ESA has a distinguished history of space science missions, but the demands of Mars Sample Return (MSR) mission mean moving the Agency far out of its technological comfort zone. ESA does not currently have expertise in precision soft-landing probes and operating them on planetary surfaces, identifying and retrieving samples and then – as is a requirement for MSR – having them take off again to dock remotely in Mars orbit. Then there is the difficulty of preserving the samples in pristine condition and getting them safely through re-entry back to the surface of the Earth…,
Plus the sheer distance involved in MSR throws up any number of possible dangers. To give an idea of scale, the Moon is about a thousand times further away from the Earth than the International Space Station, while Mars is about a thousand times further away from the Moon.
Venturing so far away means optimising solar cell performance for lower sunlight levels – or possibly replacing them altogether with novel power systems – while systems will required enhanced radiation protection and high-levels of onboard autonomy to cope with a multi-minute radio time delay due to the distance.
How is MREP being implemented?
The overall programme is built in close collaboration with the Participating States and international partners.
Mars future exploration programme activities are organised within four main themes, namely:
- MSR specific preparatory studies – To establish and secure a leading European role in the international Mars Sample Return mission through dedicated architecture studies,
- Intermediate Mars mission studies – To study the future Mars missions following Exomars, in collaboration with NASA and possibly other partners. The first objective is to prepare the missions to be launched in 2018 and 2020, and enable systematic European involvement (and potential leadership) in these missions. The future Mars missions will prepare the ground to the Mars Sample Return mission – foreseen in the late 2020s– through both science and technology progress. Technology needs are numerous: soft-high-precision landing, autonomous rendezvous, aerobraking, autonomous surface roving capability, sampling and sample preparation technologies.
- Exploration Technology Programme (ETP) – covering technology development activities for robotic exploration needs.
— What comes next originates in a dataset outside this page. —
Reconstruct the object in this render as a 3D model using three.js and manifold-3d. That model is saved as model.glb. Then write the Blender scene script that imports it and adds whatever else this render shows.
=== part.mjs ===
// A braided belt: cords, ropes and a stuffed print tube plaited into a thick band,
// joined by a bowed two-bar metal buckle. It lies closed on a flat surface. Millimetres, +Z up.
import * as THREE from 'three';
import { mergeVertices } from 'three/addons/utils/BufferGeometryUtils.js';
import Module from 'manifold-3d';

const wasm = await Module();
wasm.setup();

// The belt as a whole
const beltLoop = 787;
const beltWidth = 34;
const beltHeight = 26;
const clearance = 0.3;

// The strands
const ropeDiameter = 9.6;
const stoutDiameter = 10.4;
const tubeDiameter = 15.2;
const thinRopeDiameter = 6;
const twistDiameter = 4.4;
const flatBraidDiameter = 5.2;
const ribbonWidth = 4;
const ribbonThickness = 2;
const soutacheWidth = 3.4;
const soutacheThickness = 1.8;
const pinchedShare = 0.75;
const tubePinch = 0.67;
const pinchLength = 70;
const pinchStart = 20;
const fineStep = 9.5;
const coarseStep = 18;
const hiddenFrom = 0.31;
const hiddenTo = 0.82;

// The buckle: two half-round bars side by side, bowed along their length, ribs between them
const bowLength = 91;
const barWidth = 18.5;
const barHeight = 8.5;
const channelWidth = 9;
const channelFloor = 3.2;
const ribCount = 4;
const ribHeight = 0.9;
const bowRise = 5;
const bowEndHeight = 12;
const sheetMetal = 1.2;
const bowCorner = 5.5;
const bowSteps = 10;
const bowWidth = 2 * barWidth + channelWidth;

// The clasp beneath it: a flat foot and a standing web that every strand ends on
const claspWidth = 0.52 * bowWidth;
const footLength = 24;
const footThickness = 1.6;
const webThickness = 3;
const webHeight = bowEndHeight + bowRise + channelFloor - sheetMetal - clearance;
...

This includes short or medium term activities for preparing the intermediate missions and long-term technology developments, such as Novel Power Sources or enhanced Propulsion engines. The general objective is to ensure the technology readiness of ESA contributions prior to mission implementation decision is greater than ESA's Technology Readiness Level (TRL) 5, up to demonstration stages..
- Awareness, Education and Diffusion of scientific and technological knowledge obtained, securing a broad support to the programme in coordination with national initiatives and institutions.
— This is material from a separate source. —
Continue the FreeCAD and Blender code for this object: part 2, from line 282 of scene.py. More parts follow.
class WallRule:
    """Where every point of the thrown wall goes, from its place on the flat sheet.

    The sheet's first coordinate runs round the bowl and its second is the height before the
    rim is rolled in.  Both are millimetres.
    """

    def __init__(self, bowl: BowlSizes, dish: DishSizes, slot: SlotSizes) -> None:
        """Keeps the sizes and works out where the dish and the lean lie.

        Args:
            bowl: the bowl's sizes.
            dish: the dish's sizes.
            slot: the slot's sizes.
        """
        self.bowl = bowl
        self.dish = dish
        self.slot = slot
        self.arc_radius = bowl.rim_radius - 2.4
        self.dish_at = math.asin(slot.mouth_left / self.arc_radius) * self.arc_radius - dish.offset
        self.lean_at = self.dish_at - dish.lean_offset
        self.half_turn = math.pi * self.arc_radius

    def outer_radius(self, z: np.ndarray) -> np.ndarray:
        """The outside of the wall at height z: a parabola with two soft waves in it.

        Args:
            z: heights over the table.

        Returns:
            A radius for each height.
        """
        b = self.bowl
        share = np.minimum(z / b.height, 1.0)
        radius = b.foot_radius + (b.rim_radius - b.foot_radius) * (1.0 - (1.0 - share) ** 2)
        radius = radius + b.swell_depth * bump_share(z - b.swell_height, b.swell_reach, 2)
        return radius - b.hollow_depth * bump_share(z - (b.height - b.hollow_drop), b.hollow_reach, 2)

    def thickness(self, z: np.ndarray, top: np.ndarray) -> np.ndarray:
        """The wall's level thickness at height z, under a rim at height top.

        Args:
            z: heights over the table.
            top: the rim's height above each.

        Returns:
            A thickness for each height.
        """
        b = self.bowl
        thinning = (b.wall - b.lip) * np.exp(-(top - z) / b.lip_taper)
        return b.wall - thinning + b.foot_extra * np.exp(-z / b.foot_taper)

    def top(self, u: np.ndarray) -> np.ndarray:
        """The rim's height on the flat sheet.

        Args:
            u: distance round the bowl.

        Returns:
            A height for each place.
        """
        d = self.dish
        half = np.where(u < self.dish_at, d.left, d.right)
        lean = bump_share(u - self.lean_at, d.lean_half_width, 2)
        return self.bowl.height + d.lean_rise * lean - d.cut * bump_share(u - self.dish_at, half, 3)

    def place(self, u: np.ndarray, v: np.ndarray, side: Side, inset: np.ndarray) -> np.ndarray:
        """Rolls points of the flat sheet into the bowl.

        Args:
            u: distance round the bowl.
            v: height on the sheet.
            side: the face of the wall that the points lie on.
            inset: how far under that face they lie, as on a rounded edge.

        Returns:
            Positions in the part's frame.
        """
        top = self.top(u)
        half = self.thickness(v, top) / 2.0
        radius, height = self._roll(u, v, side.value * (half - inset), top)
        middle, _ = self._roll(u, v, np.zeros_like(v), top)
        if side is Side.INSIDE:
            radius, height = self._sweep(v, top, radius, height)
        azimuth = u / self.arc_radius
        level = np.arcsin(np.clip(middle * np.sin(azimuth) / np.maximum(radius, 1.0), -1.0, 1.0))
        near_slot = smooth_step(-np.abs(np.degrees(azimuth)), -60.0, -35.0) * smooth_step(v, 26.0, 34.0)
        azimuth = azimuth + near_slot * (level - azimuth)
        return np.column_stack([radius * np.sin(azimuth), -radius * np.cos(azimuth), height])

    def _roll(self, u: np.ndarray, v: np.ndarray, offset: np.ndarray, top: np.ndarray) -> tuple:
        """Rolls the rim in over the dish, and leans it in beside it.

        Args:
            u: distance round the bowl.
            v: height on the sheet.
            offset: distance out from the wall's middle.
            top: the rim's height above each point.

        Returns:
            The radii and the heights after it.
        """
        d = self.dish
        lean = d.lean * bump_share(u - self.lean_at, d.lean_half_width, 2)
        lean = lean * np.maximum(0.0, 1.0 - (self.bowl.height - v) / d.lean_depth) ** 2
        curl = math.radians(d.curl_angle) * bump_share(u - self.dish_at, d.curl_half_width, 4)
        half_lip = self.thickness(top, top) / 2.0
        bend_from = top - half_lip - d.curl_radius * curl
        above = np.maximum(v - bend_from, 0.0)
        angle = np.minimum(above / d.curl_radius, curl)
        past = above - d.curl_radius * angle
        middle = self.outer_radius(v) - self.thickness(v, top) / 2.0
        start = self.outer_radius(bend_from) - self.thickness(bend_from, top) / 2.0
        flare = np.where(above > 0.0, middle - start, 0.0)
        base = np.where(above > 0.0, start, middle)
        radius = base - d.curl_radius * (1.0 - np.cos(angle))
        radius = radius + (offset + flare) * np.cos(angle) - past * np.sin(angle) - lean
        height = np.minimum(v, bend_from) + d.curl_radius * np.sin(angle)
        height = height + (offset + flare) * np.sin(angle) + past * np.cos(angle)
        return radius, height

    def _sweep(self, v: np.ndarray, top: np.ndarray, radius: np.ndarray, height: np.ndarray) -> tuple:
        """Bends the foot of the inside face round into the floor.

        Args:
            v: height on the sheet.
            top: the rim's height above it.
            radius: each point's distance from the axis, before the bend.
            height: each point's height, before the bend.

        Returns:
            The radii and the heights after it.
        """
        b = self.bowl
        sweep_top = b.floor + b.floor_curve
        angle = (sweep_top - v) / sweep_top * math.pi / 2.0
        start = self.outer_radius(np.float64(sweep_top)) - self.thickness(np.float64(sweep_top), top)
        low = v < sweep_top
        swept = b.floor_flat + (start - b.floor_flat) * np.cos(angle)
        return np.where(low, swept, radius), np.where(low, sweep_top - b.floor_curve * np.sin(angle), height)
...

The approach will enable an informed decision on the funding of advanced mission concepts at the 2011 Ministerial Council, with due consideration of the international situation prevailing at the time.
What benefits does MREP deliver?
MREP will enable Europe to play a significant role in the ongoing international robotic exploration of Mars, which is set to become one of the major undertakings of the 21st Century.
MREP sets up a framework for more systematic and structured international cooperation with the United States and other exploration partners in the decades to come, enabling an increased number of missions than either partner could achieve alone. The target is to have Europe present on each mission slot to Mars - which is every two years - as mission leader or important contributor.
Europe has always been a continent defined by exploration, and the new technologies fostered by MREP will enable this tradition to continue well into the future, enhancing European integration by creating pride around an ambitious and inspiring cooperative project. The process of creating these enabling technologies will also advance Europe's technical know-how and industrial competitiveness.
On the long term, achieving Mars Sample Return mission will enable a decision to be made on whether to send European astronauts on to the Red Planet.
How to get involved?
MREP projects will follow the typical ESA project implementation approach and procurement rules once assignments of responsibility with NASA or any other cooperating agency are agreed. Resulting Invitations to Tender will be published on ESA's EMITS website, made available generally on an open competitive basis to all firms based in Participating States and funded on a 100 percent basis.